On Wednesday April 5th 2017, the TU-Wien funded doctoral colleges BIO-INTERFACES and TU-D was officially opened! The opening ceremony in the TU-the-sky lounge included a special guest talk by S. G. Louie, as well as brief presentations of the envisioned projects.

Introduction

Low dimensional materials exhibit a plethora of novel phenomena not found in their 3D counterparts: electronic and ionic correlation effects modify their macroscopic properties, making them an ideal scaffold for nanotechnology applications. Their reduced dimensionality yields a competition of bulk and surface effects, offering unrivaled tunability, yet challenging the limits of currently available experimental and theoretical tools. Because 2D systems lie at the crossroads of solid state physics, molecular chemistry, and materials science, the future leaders in nanotechnology require an expertise that transcends the traditional borders between disciplines. To fully harness the potential of these materials requires us to train a new generation of researchers.
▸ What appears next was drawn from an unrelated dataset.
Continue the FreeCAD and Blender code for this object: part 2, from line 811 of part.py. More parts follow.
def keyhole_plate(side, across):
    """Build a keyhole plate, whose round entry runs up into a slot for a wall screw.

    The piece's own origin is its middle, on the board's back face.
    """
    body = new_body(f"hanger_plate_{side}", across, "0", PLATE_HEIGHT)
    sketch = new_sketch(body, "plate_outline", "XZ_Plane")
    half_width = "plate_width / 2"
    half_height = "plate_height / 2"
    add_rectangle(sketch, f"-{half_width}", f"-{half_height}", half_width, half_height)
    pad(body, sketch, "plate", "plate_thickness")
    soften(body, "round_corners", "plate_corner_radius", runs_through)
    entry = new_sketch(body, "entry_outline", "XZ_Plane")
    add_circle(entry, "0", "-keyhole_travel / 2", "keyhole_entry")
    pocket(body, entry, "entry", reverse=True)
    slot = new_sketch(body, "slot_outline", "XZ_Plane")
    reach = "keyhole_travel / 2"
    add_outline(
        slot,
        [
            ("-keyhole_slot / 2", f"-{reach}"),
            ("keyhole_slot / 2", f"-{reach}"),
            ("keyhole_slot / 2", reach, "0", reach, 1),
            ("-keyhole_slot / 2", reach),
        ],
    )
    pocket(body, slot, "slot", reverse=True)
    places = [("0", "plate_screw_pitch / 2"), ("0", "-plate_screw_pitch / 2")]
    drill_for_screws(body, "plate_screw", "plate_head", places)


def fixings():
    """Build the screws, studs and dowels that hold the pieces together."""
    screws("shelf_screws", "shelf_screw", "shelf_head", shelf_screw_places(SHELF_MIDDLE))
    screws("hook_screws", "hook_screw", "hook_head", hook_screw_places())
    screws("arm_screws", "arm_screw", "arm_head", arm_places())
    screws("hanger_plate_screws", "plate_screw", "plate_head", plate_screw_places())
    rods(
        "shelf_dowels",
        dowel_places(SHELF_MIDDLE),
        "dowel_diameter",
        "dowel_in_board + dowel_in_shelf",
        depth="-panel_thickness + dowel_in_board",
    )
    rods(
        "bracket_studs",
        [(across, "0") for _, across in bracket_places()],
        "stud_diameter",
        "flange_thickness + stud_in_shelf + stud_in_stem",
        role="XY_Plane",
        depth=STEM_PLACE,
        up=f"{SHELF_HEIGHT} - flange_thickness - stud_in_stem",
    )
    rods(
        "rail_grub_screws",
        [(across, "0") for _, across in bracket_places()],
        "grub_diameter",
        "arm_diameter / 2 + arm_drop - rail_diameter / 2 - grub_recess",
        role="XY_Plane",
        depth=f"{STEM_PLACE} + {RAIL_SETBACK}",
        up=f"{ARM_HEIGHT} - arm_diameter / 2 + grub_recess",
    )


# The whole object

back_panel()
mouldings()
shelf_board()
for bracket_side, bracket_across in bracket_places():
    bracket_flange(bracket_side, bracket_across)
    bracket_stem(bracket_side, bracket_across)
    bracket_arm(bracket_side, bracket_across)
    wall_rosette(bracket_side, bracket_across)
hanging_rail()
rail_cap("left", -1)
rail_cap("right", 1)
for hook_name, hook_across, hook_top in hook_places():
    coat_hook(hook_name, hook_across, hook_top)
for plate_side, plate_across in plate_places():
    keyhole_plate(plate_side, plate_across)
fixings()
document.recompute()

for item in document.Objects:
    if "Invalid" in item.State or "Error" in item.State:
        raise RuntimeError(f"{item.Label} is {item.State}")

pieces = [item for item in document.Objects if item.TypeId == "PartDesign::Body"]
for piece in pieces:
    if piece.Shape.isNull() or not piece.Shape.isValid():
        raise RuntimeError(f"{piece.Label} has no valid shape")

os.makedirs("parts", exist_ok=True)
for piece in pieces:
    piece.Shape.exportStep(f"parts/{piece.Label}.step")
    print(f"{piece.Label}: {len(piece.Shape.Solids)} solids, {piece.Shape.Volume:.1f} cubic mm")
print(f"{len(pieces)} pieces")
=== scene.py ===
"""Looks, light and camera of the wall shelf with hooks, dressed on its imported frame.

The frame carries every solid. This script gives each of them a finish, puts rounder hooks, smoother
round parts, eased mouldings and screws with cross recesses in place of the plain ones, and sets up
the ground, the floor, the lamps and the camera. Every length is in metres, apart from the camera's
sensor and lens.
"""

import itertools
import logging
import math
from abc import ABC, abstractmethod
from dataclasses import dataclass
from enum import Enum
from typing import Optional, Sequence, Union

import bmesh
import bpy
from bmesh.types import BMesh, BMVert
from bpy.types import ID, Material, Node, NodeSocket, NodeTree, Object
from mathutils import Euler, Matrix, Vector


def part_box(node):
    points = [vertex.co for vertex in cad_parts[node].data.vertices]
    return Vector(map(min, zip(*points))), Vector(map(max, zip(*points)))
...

In TU-D we aim to create a new, research-driven PhD student education program on low dimensional materials, covering the four key areas of nanotechnology: synthesis & materials design, experiment & characterization, theory & modeling, and application potential & prototypes.

Unravelling advanced properties of two-dimensional materials (TU-D)

The mission of TU-D is educating the next generation of leaders in the field of 2D materials in the future state of the art. This will be achieved through a comprehensive PhD program built on collaborative research between the existing world-class expertise available at the TUwien.

The transition from bulk to low-dimensional materials (LDMs) constitutes a paradigm change in materials research. In low dimensions, materials exhibit exotic electronic and optical properties, due to strong electron confinement and correlation effects. Their large surface-to-volume ratio offers new opportunities for modification, making them intrinsically more tunable than bulk materials. They are perfectly suited for applications in electronic and optical devices, energy storage, and catalysis.
With their reduced dimensionality, LDMs stand at the crossroad between solid state physics, chemistry of low dimensional molecular structures and materials science. In TU-D, we bring together a team of world-class scientists and create a coordinated research program focused on the 4 pillars of nanotechnology: E1 Synthesis and materials design, E2 Experiment and characterization, E3 Theory and simulation, and E4 Application potential and prototypes. This sets the stage for a doctoral college to develop technology for people, built on scientific excellence, where students receive a comprehensive education on all aspects of LDMs from leaders in the field.